The first time I questioned this -- myself, you might say -- was a few years ago, about three pages into Jon Krakauer's Into Thin Air. (He is best known, I think, for his book Into the Wild, which became such a successful film. Jon is, by definition, not blustery. Read: he actually walks the walk, and then talks about it. I just keep talking.) I have no idea why these kinds of adventure books are so interesting to me, but I eat them up. Somewhere in what I'm pretty sure was still the introduction of Into Thin Air, an account of a tragic and dangerous 1996 summiting of Mt. Everest, Mr. Krakauer started describing the shit -- literally, I'm not just being a potty mouth -- that was running through the streets of the town on the way to base camp. Meaning, pretty much before anything approaching adventure, really still hundreds of miles away from adventure, there was poop on the ground. I read that far and said, "I'm out." Nothing he wrote in the following pages -- nothing in the retelling of frostbite, of freezing to death where you stood, of falling thousands of feet -- convinced me that a vigorous mountain climb was in my future. Some people are just braver than me. I'm not happy to admit that, but seeing as I've only skydived (skydove?) once and that was just to impress a boy, I don't land in any annuls on the bravest people ever. But they are inexplicably fascinating to me.

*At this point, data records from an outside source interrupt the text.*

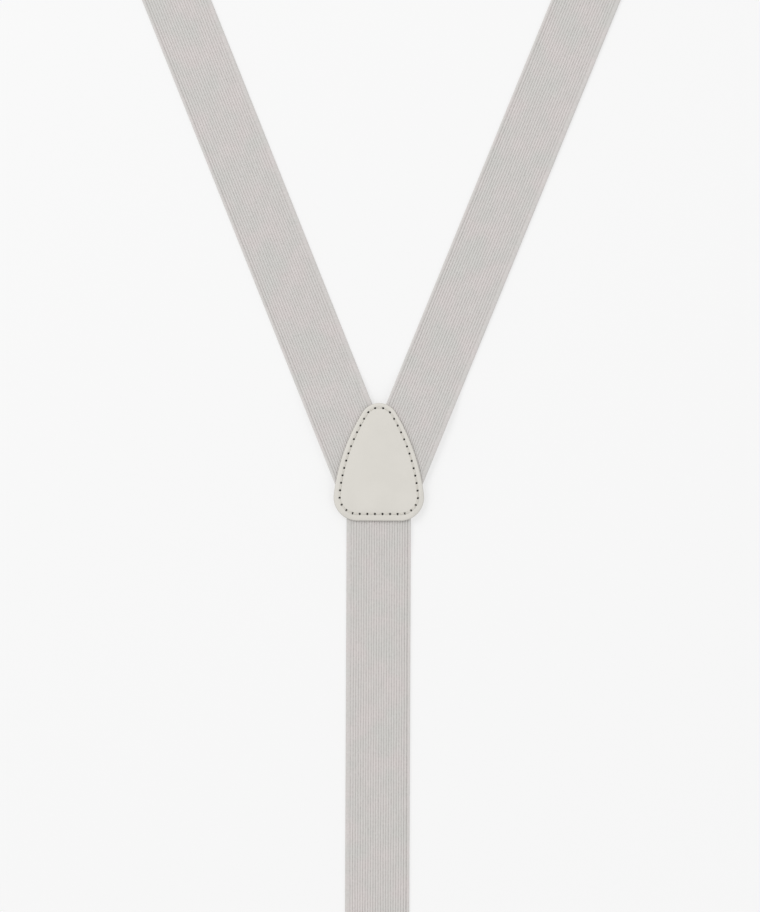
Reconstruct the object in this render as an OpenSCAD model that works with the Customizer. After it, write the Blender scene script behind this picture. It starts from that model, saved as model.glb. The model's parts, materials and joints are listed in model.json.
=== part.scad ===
// Y-back dress suspenders, laid flat with the outer face up.
// Lengths are in millimetres. +Z is up, +Y points to the front clips, and x = 0 is the mirror plane.

/* [Webbing] */
// Width of the elastic webbing
web_w = 35; // [32:1:36]
// Thickness of the webbing
web_t = 1.2; // [1:0.1:1.2]
// Length of each shoulder webbing, from the V round the ring to the adjuster
shoulder_len = 800; // [780:10:860]
// Distance from the V to the middle of the adjuster
adjuster_at = 345; // [330:5:380]
// Angle of each shoulder strap from the middle line
strap_angle = 22; // [20:0.5:24]
// Distance from the patch's lower edge to the back ring
back_len = 264; // [230:2:290]

/* [Patch] */
// Thickness of the front leather
leather_t = 1.4; // [1.2:0.1:1.6]
// Thickness of the lining under the webbing
lining_t = 1; // [0.8:0.1:1.2]
// Distance between needle holes
stitch_pitch = 4.1; // [3.6:0.1:5]
// Distance of the stitch line from the edge
stitch_inset = 3; // [2.5:0.1:3.5]
// Diameter of the sewing thread
thread_d = 0.7; // [0.5:0.1:0.9]

/* [Hardware] */
// Thickness of the stamped metal
plate_t = 1.2; // [1:0.1:1.2]
// Diameter of the ring's wire
wire_d = 2.8; // [2.6:0.1:2.8]
// Distance between the ring's two bars
ring_l = 11; // [11:0.5:13]
// Length of a clip from its ring bar to the jaw
clip_l = 44; // [43:1:48]
// Width of a clip
clip_w = 31; // [28:1:32]

/* [Hidden] */
$fn = 48;

// Gaps: between plies, between the two butted shoulder straps, and all round a turning pin.
ply_gap = 0.15;
rest_gap = 0.02;
butt_gap = 0.2;
run_fit = 0.05;

// Heights of the plies' middles, and the webbing's run round the ring.
wire_r = wire_d / 2;
loop_r = wire_r + 0.4 + web_t / 2;
bar_z = loop_r + web_t / 2;
first_z = web_t / 2;
second_z = first_z + web_t + ply_gap;
third_z = second_z + web_t + ply_gap;
tail_z = lining_t + web_t / 2;
strap_z = tail_z + web_t + rest_gap;
leather_z = strap_z + web_t / 2 + rest_gap;
ring_at = (shoulder_len + adjuster_at) / 2;
doubled = ring_at - adjuster_at;
fold_len = 24;
fold_at = 14;

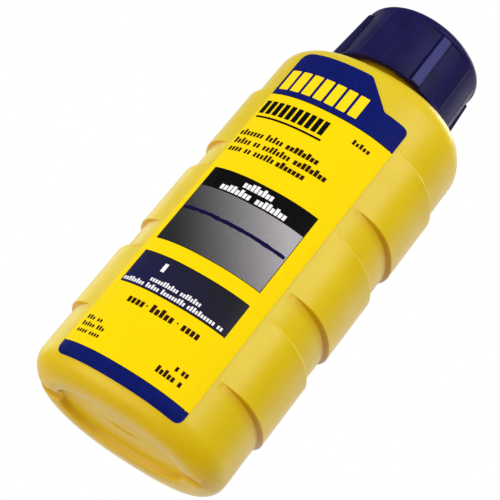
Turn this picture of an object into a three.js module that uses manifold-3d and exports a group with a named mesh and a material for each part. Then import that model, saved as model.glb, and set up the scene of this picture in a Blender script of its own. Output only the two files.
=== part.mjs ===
// Squeeze bottle of powdered marking chalk with a ribbed screw cap.
// Millimetres, +Z up, front label faces -Y, origin at the middle of the base.

import * as THREE from 'three';
import { mergeVertices } from 'three/addons/utils/BufferGeometryUtils.js';
import Module from 'manifold-3d';

const wasm = await Module();
wasm.setup();
const { Manifold, Mesh: SolidMesh } = wasm;

// ---------------------------------------------------------------- dimensions

// Oval body
const HALF_WIDTH = 26.4;
const HALF_DEPTH = 21.5;
const OVAL_POWER = 2.3;
const WALL = 1.1;
const BODY_COLUMNS = 72;

// Base: a standing rim round a pushed-up panel
const BASE_EDGE_HEIGHT = 5.5;
const BASE_EDGE_IN_X = 6.0;
const BASE_EDGE_IN_Y = 8.5;
const BASE_PANEL_RISE = 1.7;
const BASE_PANEL = [16.8, 8.6];
const BASE_RIM_INNER = [18.4, 10.8];
const BASE_FLOOR_Z = 3.3;
const NOTCH_RISE = 1.4;
const NOTCH_HALF = 2.6;

// Grip pads round both sides
const PAD_COUNT = 3;
const PAD_FIRST_Z = 17.6;
const PAD_PITCH = 27.0;
const PAD_LENGTH = 19.3;
const PAD_RAMP = 1.7;
const PAD_HEIGHT = 1.2;
const PAD_START_X = 17.7;
const PAD_FULL_X = 25.0;

// Shoulder and neck
const SHOULDER_Z = 109.0;
const SHOULDER_HEIGHT = 6.8;
const SHOULDER_IN_X = 6.8;
const SHOULDER_IN_Y = 6.3;
const NECK_RADIUS = 14.6;
const NECK_BORE = 12.5;
const NECK_TOP_Z = 127.7;

// Screw thread shared by neck and cap
const THREAD_PITCH = 3.2;
const THREAD_TURNS = 1.25;
const THREAD_Z = 119.4;
const THREAD_HALF_ROOT = 0.75;
const THREAD_HALF_CREST = 0.4;
const NECK_THREAD_CREST = 15.7;
const CAP_THREAD_CREST = 14.95;
const THREAD_STEPS = 56;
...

So, having exhausted all of Krakauer's adventure tales (I'm starting to suspect he's just a braggart.)(No, not really, I’m just jealous. Please read them, they’re excellent.), I picked up David Grann's The Lost City of Z: A Tale of Deadly Obsession in the Amazon. Grann is a writer for The New Yorker and got himself so fascinated by the subject of this book, a 1920s explorer who went and got himself disappeared, that he trekked off to the Amazon himself in search of answers. And probably bones. That's cool.

I didn’t find myself as drawn in as I did with Krakauer’s books, but it’s still pretty damn exhilarating to think of some guy in 1925 climbing onto a boat in Hoboken (yay Hoboken!) and landing, over and over again, in Brazil, searching for the mythical (maybe) city of Z/El Dorado/heaven on Earth. It’s educational. It’s historical. It’s exceptionally well-researched. Telling the story from several different perspectives -- author Grann’s, subject Percy Fawcett’s, and a couple of other “Fawcett freaks” -- the book draws a very vivid picture of what this territory must’ve been like in the early part of the 20th century: completely daunting terrain, little to no method of communicating with the outside world, hostiles who are probably more confused than angry about why some really tall, really pale dude just showed up in their back yard. Fawcett is almost a caricature of an old-fashioned explorer, complete with safari hat and flouncy pants and a beard, except that he’s real. He’s probably the one who formed that “explorer” image into our heads, actually. Creating a wonderfully complete picture of his life, Grann introduces us to Fawcett’s marriage, his work relationships, his followers, his children, and his ancestors, all of whom have a unique take on the man. He seemed to me equal parts selfish, brave, foolish, driven, stubborn, and called to something higher. I kind of love a guy like that.

In other words, the kind of guy who hears about something and says, “Well, shit. I could do that.” And then actually does.